Le conservatisme québécois selon Guy Rocher

21 novembre 2022

Dans son livre Le Québec en mutation, Guy Rocher identifie les trois sources du conservatisme québécois:

«Les origines rurales, le catholicisme et «l’insécurité individuelle et collective d’un groupe aliéné et isolé». (p. 551)

Il explique ainsi chacune de ces sources:

«les origines rurales auraient favorisé une propension individualiste et un certain ritualisme. Quant à l’Église catholique au Québec, qui n’a «cessé d’adopter une attitude conservatrice et réactionnaire», occupant le devant de la scène, elle a étouffé «les nouveaux courants de pensée dont les derniers siècles ont été si riches». En ce qui concerne la profonde insécurité ressentie par la minorité francophone en Amérique, (…) elle s’est surtout exprimée en termes économiques. «La crainte de voir les capitaux étrangers se retirer du Québec trop rebelle et trop indépendant d’esprit trouve dans la conscience canadienne française des échos qui remontent à loin.
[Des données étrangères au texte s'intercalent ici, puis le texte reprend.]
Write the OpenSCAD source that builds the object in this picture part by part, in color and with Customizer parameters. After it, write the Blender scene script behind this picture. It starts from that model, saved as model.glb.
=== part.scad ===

Cet argument des avantages acquis, le clergé et les chefs politiques l’invoquaient pour rallier la fidélité des Canadiens français à l’Empire britannique devant la menace américaine. Ce sont les mêmes arguments que l’on reprenait pour condamner un syndicalisme trop agressif jusqu’au milieu du XXe siècle. Aujourd’hui, c‘est contre l’idée d’indépendance du Québec que l’on a recours au même arsenal d’arguments. Et la preuve est depuis longtemps faite que cette forme de menace ou de chantage a une efficacité certaine. Malgré la modernité, ce conservatisme diffus agirait toujours. Ce «trop long entraînement à la soumission» a hinibé «l’esprit de créativité et l’imagination du Québécois», (…) Cela a joué un rôle dans son incapacité a changé le statut politique de sa province et à envisager l’indépendance. (…)». (pp. 551-552)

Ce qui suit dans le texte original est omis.